Saltbreakers, named after her band, also has a nautical theme, as the bespectacled alt-folkie from Portland, Oregon, falls for the “pirate” of “Ocean Night Song”. Watery flux and submerged feelings rising to the surface are familiar Veirs motifs. Tonight, though, her spiritual plumb-line is “Riding into the sun/On a raft made for one”, from “Where Gravity Is Dead”, as she sails entirely under her own steam, save for an electro-acoustic guitar and a looping effects pedal. This is what mid-1990s MTV would have called Laura Veirs: Unplugged.
Mistakenly, I had expected Saltbreakers the group as well, but Veirs’ solo act was delightfully plaintive, intricately thought-through and full of between-song charm. She spoke first to say that she had driven down from the other end of the country by herself and was “a little freaked out”. Her nerves, under the assembly-room cornices of Bush Hall, one of London’s nicest venues, only enhanced her status as coolest square in the class. Her Suzanne Vega-ish singing can seem slightly stern – in a straight-A student sort of way – but here, especially on the self-disclosing “Nightingale” and the passionately revealing “Magnetized”, it had a guileless vulnerability.

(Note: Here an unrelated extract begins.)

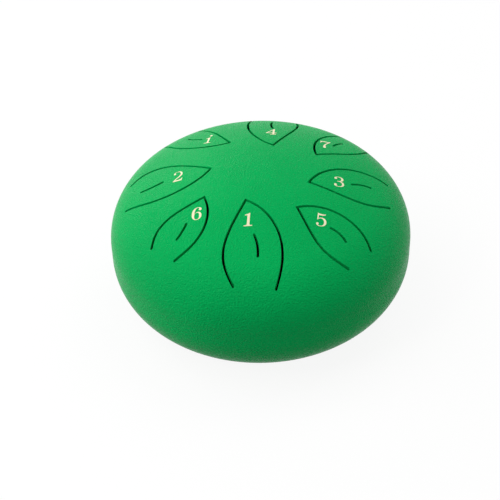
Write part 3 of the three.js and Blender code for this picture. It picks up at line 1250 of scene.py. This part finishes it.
def outside_painted_shadow(tree):
    """A value that rises from 0 beneath the drum to 1 round it. The floor's colour and its white
    are multiplied by it, which paints a black shadow beneath the drum.
    """
    nodes = tree.nodes
    place = nodes.new("ShaderNodeNewGeometry")
    distance = nodes.new("ShaderNodeVectorMath")
    distance.operation = "LENGTH"
    edge = nodes.new("ShaderNodeMapRange")
    edge.interpolation_type = "SMOOTHSTEP"
    edge.inputs["From Min"].default_value = PAINTED_SHADOW_EDGE
    edge.inputs["From Max"].default_value = PAINTED_SHADOW_EDGE + PAINTED_SHADOW_FADE
    tree.links.new(place.outputs["Position"], distance.inputs[0])
    tree.links.new(distance.outputs["Value"], edge.inputs["Value"])
    return edge.outputs["Result"]


def floor():
    """A wide pale floor that shows white away from the drum, with a black shadow painted beneath
    the drum that fades out round it. It is clear from below, where it would hide the drum's
    underside."""
    mesh = bpy.data.meshes.new("floor")
    signs = [(-1, -1), (1, -1), (1, 1), (-1, 1)]
    corners = [(x * FLOOR_REACH, y * FLOOR_REACH, 0) for x, y in signs]
    mesh.from_pydata(corners, [], [(0, 1, 2, 3)])
    obj = bpy.data.objects.new("floor", mesh)
    bpy.context.scene.collection.objects.link(obj)
    material = bpy.data.materials.new("pale_floor")
    material.use_nodes = True
    tree = material.node_tree
    tree.nodes.clear()
    background = sees_background(tree)
    clear = outside_painted_shadow(tree)
    # The floor's colour here and its white share below both fade to black beneath the drum: a
    # painted shadow.
    pale = product(tree, spread(material, background, 0, 1, FLOOR_BOUNCE, FLOOR_PALE), clear)
    diffuse = tree.nodes.new("ShaderNodeBsdfDiffuse")
    white = tree.nodes.new("ShaderNodeEmission")
    above = tree.nodes.new("ShaderNodeMixShader")
    below = tree.nodes.new("ShaderNodeBsdfTransparent")
    side = tree.nodes.new("ShaderNodeNewGeometry")
    both = tree.nodes.new("ShaderNodeMixShader")
    out = tree.nodes.new("ShaderNodeOutputMaterial")
    share = product(tree, product(tree, background, FLOOR_WHITE), clear)
    tree.links.new(pale, diffuse.inputs["Color"])
    tree.links.new(share, above.inputs["Fac"])
    tree.links.new(diffuse.outputs[0], above.inputs[1])
    tree.links.new(white.outputs[0], above.inputs[2])
    tree.links.new(side.outputs["Backfacing"], both.inputs["Fac"])
    tree.links.new(above.outputs[0], both.inputs[1])
    tree.links.new(below.outputs[0], both.inputs[2])
    tree.links.new(both.outputs[0], out.inputs["Surface"])
    mesh.materials.append(material)


AMBIENT = 0.36


def world():
    """White as a background, and a soft even light on everything else."""
    made = bpy.data.worlds.new("studio")
    bpy.context.scene.world = made
    made.use_nodes = True
    tree = made.node_tree
    soft = tree.nodes["Background"]
    soft.inputs["Color"].default_value = (1, 1, 1, 1)
    soft.inputs["Strength"].default_value = AMBIENT
    white = tree.nodes.new("ShaderNodeBackground")
    white.inputs["Color"].default_value = (1, 1, 1, 1)
    mix = tree.nodes.new("ShaderNodeMixShader")
    tree.links.new(sees_background(tree), mix.inputs["Fac"])
    tree.links.new(soft.outputs[0], mix.inputs[1])
    tree.links.new(white.outputs[0], mix.inputs[2])
    tree.links.new(mix.outputs[0], tree.nodes["World Output"].inputs["Surface"])


LAMP_DISTANCE = 1.3
LARGE = 0.9
SMALL = 0.3


def softbox(name, bearing, elevation, size, level):
    """A square area lamp that faces the drum, its place given in degrees. A white card
    turned to it, alone, would look as bright as its level, where 1 is white."""
    light = bpy.data.lights.new(name, "AREA")
    light.shape = "SQUARE"
    light.size = size
    light.energy = level * math.pi ** 2 * LAMP_DISTANCE ** 2
    obj = bpy.data.objects.new(name, light)
    turn, rise = math.radians(bearing), math.radians(elevation)
    level_reach = math.cos(rise)
    toward = Vector((level_reach * math.cos(turn), level_reach * math.sin(turn), math.sin(rise)))
    middle = Vector((0, 0, RIM_TOP * MM))
    obj.location = middle + toward * LAMP_DISTANCE
    obj.rotation_euler = (-toward).to_track_quat("-Z", "Y").to_euler()
    bpy.context.scene.collection.objects.link(obj)


CAMERA_ELEVATION = math.radians(39.42)
CAMERA_DISTANCE = 658.75
CAMERA_YAW = 0.00858
CAMERA_PITCH = -0.0151
CAMERA_ROLL = math.radians(1.316)
FOCAL_PIXELS = 1266.3
FRAME_PIXELS = 500
SENSOR = 36.0
CLIP_START = 0.01


def camera():
    """The photograph's viewpoint, turned a little from the drum's middle."""
    data = bpy.data.cameras.new("camera")
    data.sensor_width = SENSOR
    data.lens = SENSOR * FOCAL_PIXELS / FRAME_PIXELS
    data.clip_start = CLIP_START
    obj = bpy.data.objects.new("camera", data)
    back = Vector((0, -math.cos(CAMERA_ELEVATION), math.sin(CAMERA_ELEVATION)))
    ahead = -back
    right = Vector((1, 0, 0))
    up = right.cross(ahead)
    yaw = Matrix.Rotation(CAMERA_YAW, 3, up)
    ahead, right = yaw @ ahead, yaw @ right
    pitch = Matrix.Rotation(CAMERA_PITCH, 3, right)
    ahead, up = pitch @ ahead, pitch @ up
    roll = Matrix.Rotation(CAMERA_ROLL, 3, ahead)
    right, up = roll @ right, roll @ up
    turn = Matrix((right, up, -ahead)).transposed()
    place = back * CAMERA_DISTANCE + Vector((0, 0, RIM_TOP))
    obj.matrix_world = Matrix.Translation(place * MM) @ turn.to_4x4()
    bpy.context.scene.collection.objects.link(obj)
    bpy.context.scene.camera = obj


floor()
world()
softbox("key", 180, 60, LARGE, 0.36)
softbox("left", 180, 8, LARGE, 0.46)
softbox("back", 120, 8, LARGE, 0.4)
softbox("fill", 45, 60, LARGE, 0.28)
softbox("front", -141, 45, SMALL, 0.165)
softbox("right", -15, 10, LARGE, 0.12)
camera()
bpy.context.scene.view_settings.view_transform = "Standard"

The effects pedal was put to excellent use on “Pink Light”, which became delicately contrapuntual, and “Cast a Hook in Me”, where siren vocals seemed to echo in a sea
cave. The drip-splash of micro-beats on “Fires Snakes” gave the ending an emphatic undercurrent. When, in the encore, Veirs sang of tearing off “swimming suits and old notions”, who didn’t dream of a bracing dip?